Start

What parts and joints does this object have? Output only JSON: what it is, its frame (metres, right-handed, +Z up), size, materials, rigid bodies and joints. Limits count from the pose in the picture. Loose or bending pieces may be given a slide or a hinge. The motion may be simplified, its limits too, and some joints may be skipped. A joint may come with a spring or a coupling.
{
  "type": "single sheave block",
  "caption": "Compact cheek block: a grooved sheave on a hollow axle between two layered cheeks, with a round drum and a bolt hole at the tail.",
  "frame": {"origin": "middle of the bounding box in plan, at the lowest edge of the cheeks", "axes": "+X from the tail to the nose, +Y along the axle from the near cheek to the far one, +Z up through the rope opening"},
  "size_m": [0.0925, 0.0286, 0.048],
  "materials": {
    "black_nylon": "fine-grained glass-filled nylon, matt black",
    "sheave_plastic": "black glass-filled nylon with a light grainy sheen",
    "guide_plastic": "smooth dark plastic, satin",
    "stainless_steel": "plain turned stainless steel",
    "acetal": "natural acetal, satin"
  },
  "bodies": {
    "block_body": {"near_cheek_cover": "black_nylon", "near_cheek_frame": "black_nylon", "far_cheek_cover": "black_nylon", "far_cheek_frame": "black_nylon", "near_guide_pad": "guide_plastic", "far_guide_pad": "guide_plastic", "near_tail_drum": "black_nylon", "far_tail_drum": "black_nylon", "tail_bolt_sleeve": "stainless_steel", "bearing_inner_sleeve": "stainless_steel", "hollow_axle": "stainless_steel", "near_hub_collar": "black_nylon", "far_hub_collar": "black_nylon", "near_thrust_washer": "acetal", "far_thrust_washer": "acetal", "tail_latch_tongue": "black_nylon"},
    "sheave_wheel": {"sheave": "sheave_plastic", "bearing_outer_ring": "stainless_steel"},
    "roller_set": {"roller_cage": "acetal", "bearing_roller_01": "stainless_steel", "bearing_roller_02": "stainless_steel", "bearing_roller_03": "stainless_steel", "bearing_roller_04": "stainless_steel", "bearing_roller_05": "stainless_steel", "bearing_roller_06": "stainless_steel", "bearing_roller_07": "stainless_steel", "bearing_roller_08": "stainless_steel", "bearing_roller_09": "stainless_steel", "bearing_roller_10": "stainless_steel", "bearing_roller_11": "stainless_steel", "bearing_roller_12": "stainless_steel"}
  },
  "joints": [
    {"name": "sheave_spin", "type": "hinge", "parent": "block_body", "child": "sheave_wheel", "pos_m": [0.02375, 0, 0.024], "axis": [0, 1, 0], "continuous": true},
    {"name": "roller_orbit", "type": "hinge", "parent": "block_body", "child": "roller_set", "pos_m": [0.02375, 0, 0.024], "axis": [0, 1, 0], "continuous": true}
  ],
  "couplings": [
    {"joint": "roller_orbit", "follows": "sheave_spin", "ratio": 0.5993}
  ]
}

End
Start

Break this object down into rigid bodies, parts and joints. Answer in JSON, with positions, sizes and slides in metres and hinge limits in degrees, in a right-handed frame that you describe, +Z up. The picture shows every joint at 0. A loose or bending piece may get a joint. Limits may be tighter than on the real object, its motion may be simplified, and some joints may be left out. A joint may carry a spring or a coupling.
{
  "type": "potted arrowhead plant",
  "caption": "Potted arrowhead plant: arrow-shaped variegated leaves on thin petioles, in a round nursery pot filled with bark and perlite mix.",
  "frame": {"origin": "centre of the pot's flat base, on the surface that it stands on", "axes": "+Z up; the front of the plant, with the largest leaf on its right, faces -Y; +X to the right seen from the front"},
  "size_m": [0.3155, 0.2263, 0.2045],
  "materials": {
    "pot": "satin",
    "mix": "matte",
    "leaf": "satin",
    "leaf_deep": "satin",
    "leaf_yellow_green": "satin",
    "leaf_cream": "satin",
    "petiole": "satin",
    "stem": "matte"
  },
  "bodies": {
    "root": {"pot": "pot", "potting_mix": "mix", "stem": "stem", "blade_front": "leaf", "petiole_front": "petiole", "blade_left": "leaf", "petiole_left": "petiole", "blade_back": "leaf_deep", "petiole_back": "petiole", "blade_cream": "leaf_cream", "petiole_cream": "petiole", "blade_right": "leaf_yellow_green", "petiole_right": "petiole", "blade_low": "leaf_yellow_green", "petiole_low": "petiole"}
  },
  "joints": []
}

End
Start

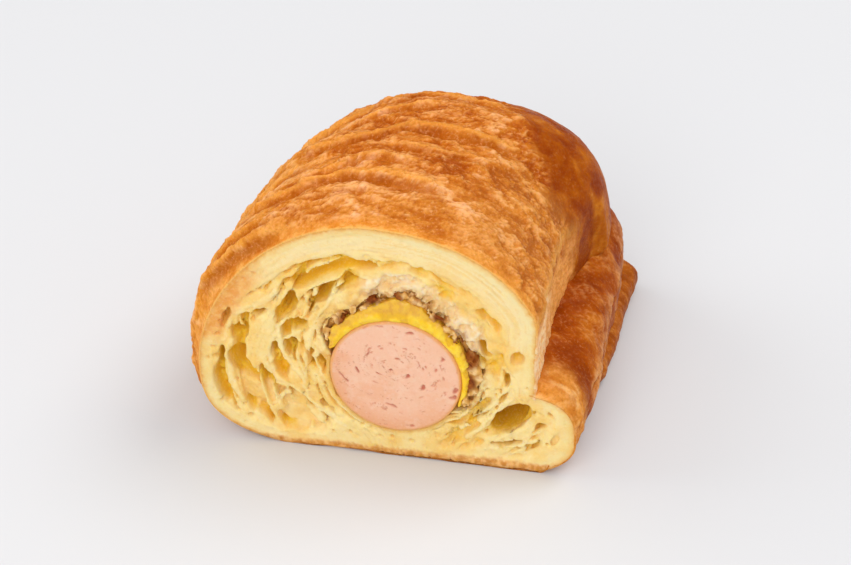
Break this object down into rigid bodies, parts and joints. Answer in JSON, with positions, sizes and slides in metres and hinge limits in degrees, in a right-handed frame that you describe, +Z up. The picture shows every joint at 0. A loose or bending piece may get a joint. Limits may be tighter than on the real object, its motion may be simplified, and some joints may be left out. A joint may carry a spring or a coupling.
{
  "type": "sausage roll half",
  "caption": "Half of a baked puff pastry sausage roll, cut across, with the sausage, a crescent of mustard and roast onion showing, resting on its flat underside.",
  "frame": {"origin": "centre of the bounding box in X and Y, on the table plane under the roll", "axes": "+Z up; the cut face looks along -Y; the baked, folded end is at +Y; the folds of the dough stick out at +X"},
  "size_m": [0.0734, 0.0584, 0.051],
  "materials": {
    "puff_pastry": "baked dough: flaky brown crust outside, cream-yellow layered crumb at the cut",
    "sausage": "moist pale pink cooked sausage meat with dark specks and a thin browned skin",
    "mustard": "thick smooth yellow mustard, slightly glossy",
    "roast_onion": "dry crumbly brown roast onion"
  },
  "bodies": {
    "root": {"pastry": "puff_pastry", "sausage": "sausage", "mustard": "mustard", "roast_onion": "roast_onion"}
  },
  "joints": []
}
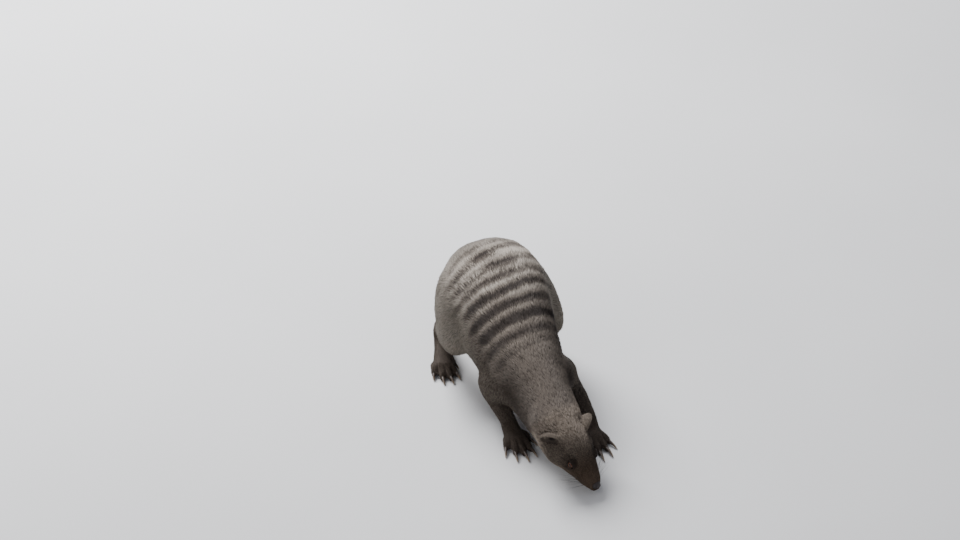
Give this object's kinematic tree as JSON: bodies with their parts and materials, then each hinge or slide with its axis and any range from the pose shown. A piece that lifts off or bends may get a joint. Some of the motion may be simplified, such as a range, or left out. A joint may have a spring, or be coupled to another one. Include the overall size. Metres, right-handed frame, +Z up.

End

== What is needed ==
Give the number of lines in the records that contain the string "parts", with no other output.

== Output for this task ==
4